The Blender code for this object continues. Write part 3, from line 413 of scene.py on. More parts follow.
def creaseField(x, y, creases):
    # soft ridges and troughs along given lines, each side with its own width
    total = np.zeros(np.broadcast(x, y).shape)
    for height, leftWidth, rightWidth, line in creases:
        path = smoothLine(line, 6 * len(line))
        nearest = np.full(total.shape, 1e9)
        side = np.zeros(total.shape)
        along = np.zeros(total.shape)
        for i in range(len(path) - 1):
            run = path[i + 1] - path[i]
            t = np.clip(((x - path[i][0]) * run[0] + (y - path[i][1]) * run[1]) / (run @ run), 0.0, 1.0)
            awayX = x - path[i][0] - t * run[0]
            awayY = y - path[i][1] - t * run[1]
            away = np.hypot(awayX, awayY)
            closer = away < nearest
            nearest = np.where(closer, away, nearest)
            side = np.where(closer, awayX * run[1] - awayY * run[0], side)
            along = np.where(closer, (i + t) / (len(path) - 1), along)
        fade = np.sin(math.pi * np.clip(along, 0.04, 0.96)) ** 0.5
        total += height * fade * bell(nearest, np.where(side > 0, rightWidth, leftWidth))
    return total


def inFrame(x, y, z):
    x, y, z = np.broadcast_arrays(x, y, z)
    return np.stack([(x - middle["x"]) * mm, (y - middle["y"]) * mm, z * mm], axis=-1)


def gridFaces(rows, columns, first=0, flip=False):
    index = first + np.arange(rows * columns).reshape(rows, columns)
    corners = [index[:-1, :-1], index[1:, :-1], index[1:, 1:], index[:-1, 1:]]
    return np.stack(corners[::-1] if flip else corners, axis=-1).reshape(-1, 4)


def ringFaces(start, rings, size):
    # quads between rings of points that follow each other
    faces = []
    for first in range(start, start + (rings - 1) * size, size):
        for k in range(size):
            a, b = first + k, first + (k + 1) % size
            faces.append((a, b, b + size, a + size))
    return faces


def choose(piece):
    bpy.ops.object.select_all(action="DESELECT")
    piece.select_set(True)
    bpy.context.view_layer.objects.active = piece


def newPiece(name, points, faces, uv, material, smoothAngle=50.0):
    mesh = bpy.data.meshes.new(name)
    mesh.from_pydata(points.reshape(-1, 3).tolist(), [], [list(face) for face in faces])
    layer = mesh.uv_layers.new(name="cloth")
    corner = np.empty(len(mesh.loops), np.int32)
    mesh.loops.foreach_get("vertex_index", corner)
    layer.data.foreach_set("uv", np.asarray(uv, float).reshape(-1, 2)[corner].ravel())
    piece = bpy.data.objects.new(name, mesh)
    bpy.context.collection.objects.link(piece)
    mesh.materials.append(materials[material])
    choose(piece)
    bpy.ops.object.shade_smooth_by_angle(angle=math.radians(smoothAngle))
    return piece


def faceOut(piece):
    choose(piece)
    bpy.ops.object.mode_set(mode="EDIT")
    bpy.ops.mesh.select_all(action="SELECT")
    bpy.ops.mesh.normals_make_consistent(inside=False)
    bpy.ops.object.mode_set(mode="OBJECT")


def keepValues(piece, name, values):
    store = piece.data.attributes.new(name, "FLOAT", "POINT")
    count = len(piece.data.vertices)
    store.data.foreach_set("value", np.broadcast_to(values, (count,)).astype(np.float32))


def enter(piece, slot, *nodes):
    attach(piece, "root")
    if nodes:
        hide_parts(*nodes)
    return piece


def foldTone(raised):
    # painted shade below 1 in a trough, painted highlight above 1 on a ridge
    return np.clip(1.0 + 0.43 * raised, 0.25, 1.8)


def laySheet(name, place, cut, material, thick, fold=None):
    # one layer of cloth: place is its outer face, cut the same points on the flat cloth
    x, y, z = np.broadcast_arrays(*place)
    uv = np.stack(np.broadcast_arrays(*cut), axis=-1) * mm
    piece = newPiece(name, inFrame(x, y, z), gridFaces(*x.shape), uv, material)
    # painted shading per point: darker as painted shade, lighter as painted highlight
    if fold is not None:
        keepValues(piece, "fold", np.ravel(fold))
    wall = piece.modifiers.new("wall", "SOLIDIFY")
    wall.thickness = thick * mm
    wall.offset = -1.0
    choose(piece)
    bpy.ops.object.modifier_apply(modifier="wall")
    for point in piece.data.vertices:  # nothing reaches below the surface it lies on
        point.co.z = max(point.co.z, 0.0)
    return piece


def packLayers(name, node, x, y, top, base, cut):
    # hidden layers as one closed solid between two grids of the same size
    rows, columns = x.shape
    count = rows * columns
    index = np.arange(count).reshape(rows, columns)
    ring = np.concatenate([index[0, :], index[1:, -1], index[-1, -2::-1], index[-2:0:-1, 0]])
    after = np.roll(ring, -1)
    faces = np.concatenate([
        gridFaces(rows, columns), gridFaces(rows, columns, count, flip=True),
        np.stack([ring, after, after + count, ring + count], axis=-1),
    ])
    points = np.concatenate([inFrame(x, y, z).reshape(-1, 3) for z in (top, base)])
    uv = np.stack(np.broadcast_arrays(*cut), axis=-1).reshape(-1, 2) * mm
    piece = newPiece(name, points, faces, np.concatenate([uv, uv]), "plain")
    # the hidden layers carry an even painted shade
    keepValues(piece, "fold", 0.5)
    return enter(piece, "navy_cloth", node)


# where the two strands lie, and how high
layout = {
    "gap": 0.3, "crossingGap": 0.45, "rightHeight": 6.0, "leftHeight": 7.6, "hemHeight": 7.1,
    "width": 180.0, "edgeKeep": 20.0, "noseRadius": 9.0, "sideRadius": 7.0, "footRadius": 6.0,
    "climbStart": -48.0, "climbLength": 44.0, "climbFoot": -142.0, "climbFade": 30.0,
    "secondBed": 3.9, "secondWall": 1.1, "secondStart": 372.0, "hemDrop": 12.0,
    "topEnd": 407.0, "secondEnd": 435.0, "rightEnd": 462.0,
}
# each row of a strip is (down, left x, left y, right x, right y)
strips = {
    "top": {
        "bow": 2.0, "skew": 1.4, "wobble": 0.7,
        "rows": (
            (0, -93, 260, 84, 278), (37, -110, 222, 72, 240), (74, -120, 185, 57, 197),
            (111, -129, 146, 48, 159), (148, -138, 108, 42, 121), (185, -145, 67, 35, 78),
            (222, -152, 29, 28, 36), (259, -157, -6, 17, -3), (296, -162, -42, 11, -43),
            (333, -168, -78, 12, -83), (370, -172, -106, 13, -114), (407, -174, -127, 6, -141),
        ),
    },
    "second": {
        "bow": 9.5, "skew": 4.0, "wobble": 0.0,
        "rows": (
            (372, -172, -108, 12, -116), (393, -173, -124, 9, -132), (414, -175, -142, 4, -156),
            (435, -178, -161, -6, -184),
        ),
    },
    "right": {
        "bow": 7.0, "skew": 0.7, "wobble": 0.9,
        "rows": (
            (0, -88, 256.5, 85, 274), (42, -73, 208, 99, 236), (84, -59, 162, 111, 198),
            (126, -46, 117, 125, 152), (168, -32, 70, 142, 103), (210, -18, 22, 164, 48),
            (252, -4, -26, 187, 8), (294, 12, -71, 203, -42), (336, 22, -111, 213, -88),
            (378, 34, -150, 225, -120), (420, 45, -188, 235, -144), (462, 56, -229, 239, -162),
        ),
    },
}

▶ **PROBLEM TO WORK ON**
Every line above should be written out again exactly as it stands.

▶ **TASK RESPONSE**
The Blender code for this object continues. Write part 3, from line 413 of scene.py on. More parts follow.
def creaseField(x, y, creases):
    # soft ridges and troughs along given lines, each side with its own width
    total = np.zeros(np.broadcast(x, y).shape)
    for height, leftWidth, rightWidth, line in creases:
        path = smoothLine(line, 6 * len(line))
        nearest = np.full(total.shape, 1e9)
        side = np.zeros(total.shape)
        along = np.zeros(total.shape)
        for i in range(len(path) - 1):
            run = path[i + 1] - path[i]
            t = np.clip(((x - path[i][0]) * run[0] + (y - path[i][1]) * run[1]) / (run @ run), 0.0, 1.0)
            awayX = x - path[i][0] - t * run[0]
            awayY = y - path[i][1] - t * run[1]
            away = np.hypot(awayX, awayY)
            closer = away < nearest
            nearest = np.where(closer, away, nearest)
            side = np.where(closer, awayX * run[1] - awayY * run[0], side)
            along = np.where(closer, (i + t) / (len(path) - 1), along)
        fade = np.sin(math.pi * np.clip(along, 0.04, 0.96)) ** 0.5
        total += height * fade * bell(nearest, np.where(side > 0, rightWidth, leftWidth))
    return total


def inFrame(x, y, z):
    x, y, z = np.broadcast_arrays(x, y, z)
    return np.stack([(x - middle["x"]) * mm, (y - middle["y"]) * mm, z * mm], axis=-1)


def gridFaces(rows, columns, first=0, flip=False):
    index = first + np.arange(rows * columns).reshape(rows, columns)
    corners = [index[:-1, :-1], index[1:, :-1], index[1:, 1:], index[:-1, 1:]]
    return np.stack(corners[::-1] if flip else corners, axis=-1).reshape(-1, 4)


def ringFaces(start, rings, size):
    # quads between rings of points that follow each other
    faces = []
    for first in range(start, start + (rings - 1) * size, size):
        for k in range(size):
            a, b = first + k, first + (k + 1) % size
            faces.append((a, b, b + size, a + size))
    return faces


def choose(piece):
    bpy.ops.object.select_all(action="DESELECT")
    piece.select_set(True)
    bpy.context.view_layer.objects.active = piece


def newPiece(name, points, faces, uv, material, smoothAngle=50.0):
    mesh = bpy.data.meshes.new(name)
    mesh.from_pydata(points.reshape(-1, 3).tolist(), [], [list(face) for face in faces])
    layer = mesh.uv_layers.new(name="cloth")
    corner = np.empty(len(mesh.loops), np.int32)
    mesh.loops.foreach_get("vertex_index", corner)
    layer.data.foreach_set("uv", np.asarray(uv, float).reshape(-1, 2)[corner].ravel())
    piece = bpy.data.objects.new(name, mesh)
    bpy.context.collection.objects.link(piece)
    mesh.materials.append(materials[material])
    choose(piece)
    bpy.ops.object.shade_smooth_by_angle(angle=math.radians(smoothAngle))
    return piece


def faceOut(piece):
    choose(piece)
    bpy.ops.object.mode_set(mode="EDIT")
    bpy.ops.mesh.select_all(action="SELECT")
    bpy.ops.mesh.normals_make_consistent(inside=False)
    bpy.ops.object.mode_set(mode="OBJECT")


def keepValues(piece, name, values):
    store = piece.data.attributes.new(name, "FLOAT", "POINT")
    count = len(piece.data.vertices)
    store.data.foreach_set("value", np.broadcast_to(values, (count,)).astype(np.float32))


def enter(piece, slot, *nodes):
    attach(piece, "root")
    if nodes:
        hide_parts(*nodes)
    return piece


def foldTone(raised):
    # painted shade below 1 in a trough, painted highlight above 1 on a ridge
    return np.clip(1.0 + 0.43 * raised, 0.25, 1.8)


def laySheet(name, place, cut, material, thick, fold=None):
    # one layer of cloth: place is its outer face, cut the same points on the flat cloth
    x, y, z = np.broadcast_arrays(*place)
    uv = np.stack(np.broadcast_arrays(*cut), axis=-1) * mm
    piece = newPiece(name, inFrame(x, y, z), gridFaces(*x.shape), uv, material)
    # painted shading per point: darker as painted shade, lighter as painted highlight
    if fold is not None:
        keepValues(piece, "fold", np.ravel(fold))
    wall = piece.modifiers.new("wall", "SOLIDIFY")
    wall.thickness = thick * mm
    wall.offset = -1.0
    choose(piece)
    bpy.ops.object.modifier_apply(modifier="wall")
    for point in piece.data.vertices:  # nothing reaches below the surface it lies on
        point.co.z = max(point.co.z, 0.0)
    return piece


def packLayers(name, node, x, y, top, base, cut):
    # hidden layers as one closed solid between two grids of the same size
    rows, columns = x.shape
    count = rows * columns
    index = np.arange(count).reshape(rows, columns)
    ring = np.concatenate([index[0, :], index[1:, -1], index[-1, -2::-1], index[-2:0:-1, 0]])
    after = np.roll(ring, -1)
    faces = np.concatenate([
        gridFaces(rows, columns), gridFaces(rows, columns, count, flip=True),
        np.stack([ring, after, after + count, ring + count], axis=-1),
    ])
    points = np.concatenate([inFrame(x, y, z).reshape(-1, 3) for z in (top, base)])
    uv = np.stack(np.broadcast_arrays(*cut), axis=-1).reshape(-1, 2) * mm
    piece = newPiece(name, points, faces, np.concatenate([uv, uv]), "plain")
    # the hidden layers carry an even painted shade
    keepValues(piece, "fold", 0.5)
    return enter(piece, "navy_cloth", node)


# where the two strands lie, and how high
layout = {
    "gap": 0.3, "crossingGap": 0.45, "rightHeight": 6.0, "leftHeight": 7.6, "hemHeight": 7.1,
    "width": 180.0, "edgeKeep": 20.0, "noseRadius": 9.0, "sideRadius": 7.0, "footRadius": 6.0,
    "climbStart": -48.0, "climbLength": 44.0, "climbFoot": -142.0, "climbFade": 30.0,
    "secondBed": 3.9, "secondWall": 1.1, "secondStart": 372.0, "hemDrop": 12.0,
    "topEnd": 407.0, "secondEnd": 435.0, "rightEnd": 462.0,
}
# each row of a strip is (down, left x, left y, right x, right y)
strips = {
    "top": {
        "bow": 2.0, "skew": 1.4, "wobble": 0.7,
        "rows": (
            (0, -93, 260, 84, 278), (37, -110, 222, 72, 240), (74, -120, 185, 57, 197),
            (111, -129, 146, 48, 159), (148, -138, 108, 42, 121), (185, -145, 67, 35, 78),
            (222, -152, 29, 28, 36), (259, -157, -6, 17, -3), (296, -162, -42, 11, -43),
            (333, -168, -78, 12, -83), (370, -172, -106, 13, -114), (407, -174, -127, 6, -141),
        ),
    },
    "second": {
        "bow": 9.5, "skew": 4.0, "wobble": 0.0,
        "rows": (
            (372, -172, -108, 12, -116), (393, -173, -124, 9, -132), (414, -175, -142, 4, -156),
            (435, -178, -161, -6, -184),
        ),
    },
    "right": {
        "bow": 7.0, "skew": 0.7, "wobble": 0.9,
        "rows": (
            (0, -88, 256.5, 85, 274), (42, -73, 208, 99, 236), (84, -59, 162, 111, 198),
            (126, -46, 117, 125, 152), (168, -32, 70, 142, 103), (210, -18, 22, 164, 48),
            (252, -4, -26, 187, 8), (294, 12, -71, 203, -42), (336, 22, -111, 213, -88),
            (378, 34, -150, 225, -120), (420, 45, -188, 235, -144), (462, 56, -229, 239, -162),
        ),
    },
}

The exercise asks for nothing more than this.